Coming off the year-end closings, Ropes & Gray’s global secondaries team recently gathered to discuss our predictions for 2025. We've set out some of our insights here:
Trends from 2024
- The last year witnessed dramatic growth of evergreen products, and we’d expect that trend to continue in 2025. Indeed, several secondary buyers are already considering more focused evergreen strategies and many secondary buyers are actively thinking about how to access retail capital around the globe. One open question will be whether 2025 brings an entry to the 401(k) markets and/or access to retail investors more broadly.
- Market acceptance of GP-led fund restructurings seems to be here to stay. Indeed, when considering exit options for a portfolio company many GPs are now automatically considering a GP-led alongside other exit options such a straight sale. A GP-led restructuring may give the GP additional time to realize the portfolio (and even to infuse additional cash, as needed).

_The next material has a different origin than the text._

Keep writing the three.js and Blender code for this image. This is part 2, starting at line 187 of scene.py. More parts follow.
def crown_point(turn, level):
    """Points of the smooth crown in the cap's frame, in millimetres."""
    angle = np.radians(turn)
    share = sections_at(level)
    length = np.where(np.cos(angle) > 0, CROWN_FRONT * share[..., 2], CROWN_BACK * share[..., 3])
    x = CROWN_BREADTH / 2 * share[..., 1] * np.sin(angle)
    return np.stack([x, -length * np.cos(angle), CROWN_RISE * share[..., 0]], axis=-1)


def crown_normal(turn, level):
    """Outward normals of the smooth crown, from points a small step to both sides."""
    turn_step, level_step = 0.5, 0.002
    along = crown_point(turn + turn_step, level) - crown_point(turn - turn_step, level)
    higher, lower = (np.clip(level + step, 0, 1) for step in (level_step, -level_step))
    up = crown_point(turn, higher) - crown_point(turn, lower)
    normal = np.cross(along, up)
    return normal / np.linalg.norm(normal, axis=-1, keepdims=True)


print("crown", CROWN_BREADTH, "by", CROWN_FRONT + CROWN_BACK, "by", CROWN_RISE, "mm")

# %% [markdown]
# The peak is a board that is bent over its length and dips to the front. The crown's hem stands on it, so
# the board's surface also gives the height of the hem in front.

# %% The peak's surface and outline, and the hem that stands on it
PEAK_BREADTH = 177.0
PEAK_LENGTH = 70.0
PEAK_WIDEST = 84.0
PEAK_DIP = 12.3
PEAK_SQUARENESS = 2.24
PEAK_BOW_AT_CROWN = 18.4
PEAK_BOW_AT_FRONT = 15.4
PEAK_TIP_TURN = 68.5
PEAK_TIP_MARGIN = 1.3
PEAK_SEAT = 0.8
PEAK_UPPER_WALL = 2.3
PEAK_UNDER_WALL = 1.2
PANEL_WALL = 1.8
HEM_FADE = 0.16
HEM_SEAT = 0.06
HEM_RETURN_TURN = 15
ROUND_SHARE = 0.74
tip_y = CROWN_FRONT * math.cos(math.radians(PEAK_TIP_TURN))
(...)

- One trend from 2024 that it will be interesting to see if it continues, has been the relatively higher roll volume in GP-led fund recapitalizations. It’s unclear if the higher roll volumes are driven by:
- LPs’ perceptions of relative asset quality (both because top tier GPs have embraced these deals and because they’re including trophy assets in their GP-leds);
- LPs’ acknowledging the fact that secondary buyers themselves are aiming to achieve PE-level returns on their deals; or
- LPs no longer feeling as capital constrained because exit activity has started to uptick.

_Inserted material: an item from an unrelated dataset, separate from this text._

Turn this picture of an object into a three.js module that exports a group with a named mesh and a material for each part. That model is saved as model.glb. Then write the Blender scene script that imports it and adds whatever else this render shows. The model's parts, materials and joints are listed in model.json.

- Infrastructure funds have accounted for a growing percentage of GP-led activity in recent years and, in particular, over 2024. By contrast, real estate GP-leds (like the asset class more generally) have been comparatively depressed. Not surprisingly, spreads are very asset class-dependent, as well.
- We’ve seen increased deal activity in Europe as compared with 2023. Asian activity has been more mixed and geography dependent, but is trending upwards. We’d predict growth in both markets in 2025.
- Preferred equity and other structured solutions: we’ve seen ongoing innovation and increased adoption in this segment of the market, though it remains a small minority of overall volume. In our view there’s meaningful untapped potential. We are also seeing a number of new products such as collateralized fund obligations and other securitized structures. As an example, Ropes & Gray advised on the AlpInvest CFO.
- The more challenging fundraising environment for PE fundraising, coupled with the downtick in exit activity, has driven interest in fund financing for higher GP commitments, and many of our secondary buyers have been providing this capital through their portfolio financing vehicles.
Predictions for 2025
- Coming off of another robust year of secondaries volume in 2024, if anything we expect deal volume to be even higher in 2025. Going into Q1, many of our secondary buyers have very robust pipelines of GP-led transactions, with a good mix of multi-asset and single-asset deals.
- Continued focus by secondary buyers on asset class-specific strategies (for example, funds focused solely on infrastructure secondaries) and/or funds focused on discrete deal types (such as single asset recaps). Indeed, a number of PE managers have launched (or are in the process of launching) single asset recap strategies as a complementary product to their flagship buyout strategy. Many mega investors see these strategies as providing the same benefits for their broader portfolios as their positions in PE secondaries funds have historically.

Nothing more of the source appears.